His wife came with him sometimes in the evenings to dinner, and then Mr. Erskine's eyes would dwell on her with a kind of gladness. For now she had a colour in her cheek and a proud look on her face, which had not been there on the day when he had first heard her pray: "O God, help my Hughie!" in the square manse pew.
God had indeed helped Hughie—as He mostly does, through human agency. And Mr. Erskine was happier too. He had found an object in life, and, on the whole, his pupil did him great credit.
He also inserted a clause in his will, which ensures that Hugh and his wife shall not be dependent in their old age upon the goodwill of a faithful but scanty flock.
And as for Hugh Peebles, probable plagiarist, he writes his own sermons now, though he always submits them before preaching to his wise friend up at Barlochan. But it is for his first success that he is always asked when he goes from home. There is a never-failing postscript to any invitation from a clerical brother upon a sacramental occasion: "The congregation will be dreadfully disappointed if you do not give us 'Tadmor in the Wilderness.'"
And Hugh Peebles never disappoints them.
PETERSON'S PATIENT
When I go out on the round of a morning I generally take John with me. John is my "man," and of course it is etiquette that he should drive me to my patients' houses. But sometimes I tell him to put in old Black Bess for a long round-about journey, and then, in that case, I can drive myself.

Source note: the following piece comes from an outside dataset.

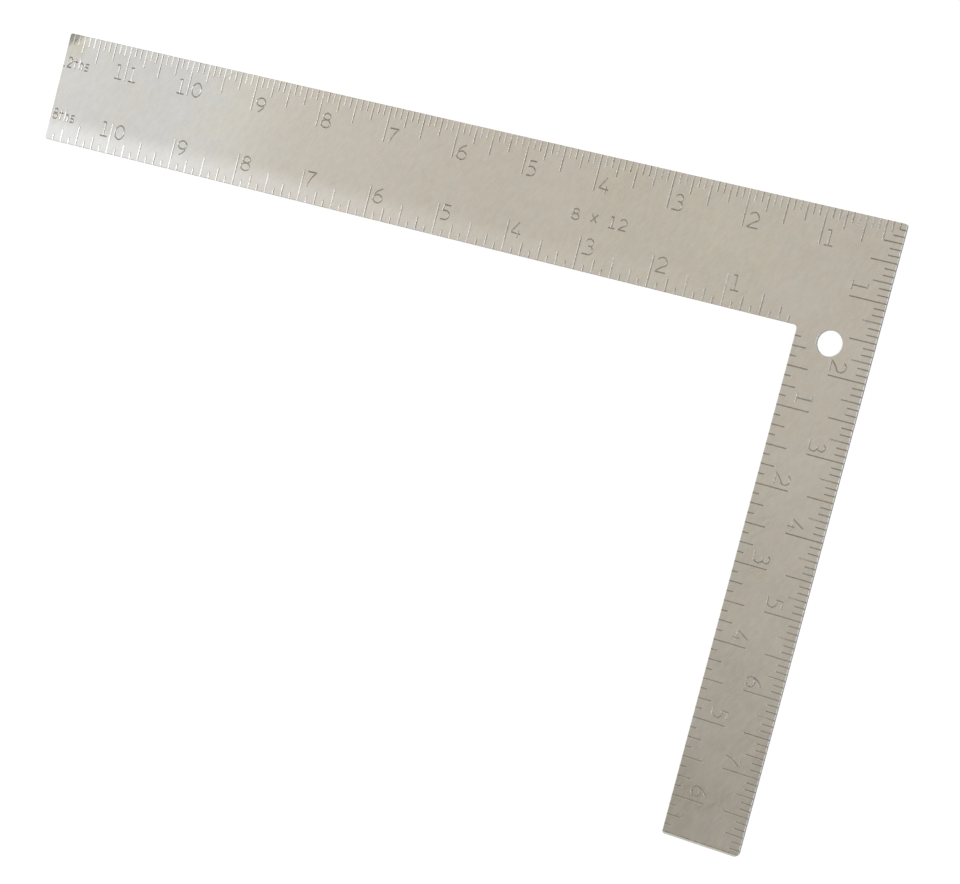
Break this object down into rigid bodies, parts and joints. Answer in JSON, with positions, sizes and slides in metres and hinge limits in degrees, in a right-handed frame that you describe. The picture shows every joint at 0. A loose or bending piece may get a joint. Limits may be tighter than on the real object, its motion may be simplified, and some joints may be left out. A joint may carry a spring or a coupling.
{
  "type": "steel square",
  "caption": "Flat L-shaped steel square with a wide long leg and a narrow short leg, inch scales cut along its edges, and a hanging hole at the corner.",
  "frame": {"origin": "middle of the underside of the plate's bounding box", "axes": "+X along the long leg (body) towards the heel, +Y from the short leg's end towards the body's outer edge, +Z out of the front face, which carries the twelfths and eighths"},
  "size_m": [0.3048, 0.2032, 0.002],
  "materials": {
    "steel": "satin"
  },
  "bodies": {
    "root": {"square_plate": "steel"}
  },
  "joints": []
}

For Black Bess is a real country doctor's horse. She will stand at a loaning foot with the reins hitched over a post—that is, if you give her a yard or so of head liberty, so that she may solace herself with the grass and clover tufts on the bank. Even without any grass at all, she will stand by a peat-stack in as profound a meditation as if she were responsible for the diagnosis of the case within. I honestly believe Bess is more than half a cow, and chews the cud on the sly. So whenever I feel a trifle lazy, I take the outer round and Black Bess, leaving the town and what the ambitious might call its "suburbs" to Dr. Peterson, my assistant. Not that this helps me much in the long run, because I have to keep track of what is going on in Peterson's head and revise his treatment. For, though his zeal and knowledge are always to be counted on, Peterson is apt to be lacking in a certain tact which the young practitioner only acquires by experience.
For instance, to take the important matter of diagnosis, Peterson used to think nothing of standing silent five or ten minutes making up his mind what was the matter with a patient. I once told him about this.
"Why," he replied, with, I must say, some slight disrespect for his senior, "you often do that yourself. You said this very morning that it took you twenty minutes to make up your mind whether to treat Job Sampson's wife for scarlet fever or for diphtheria!"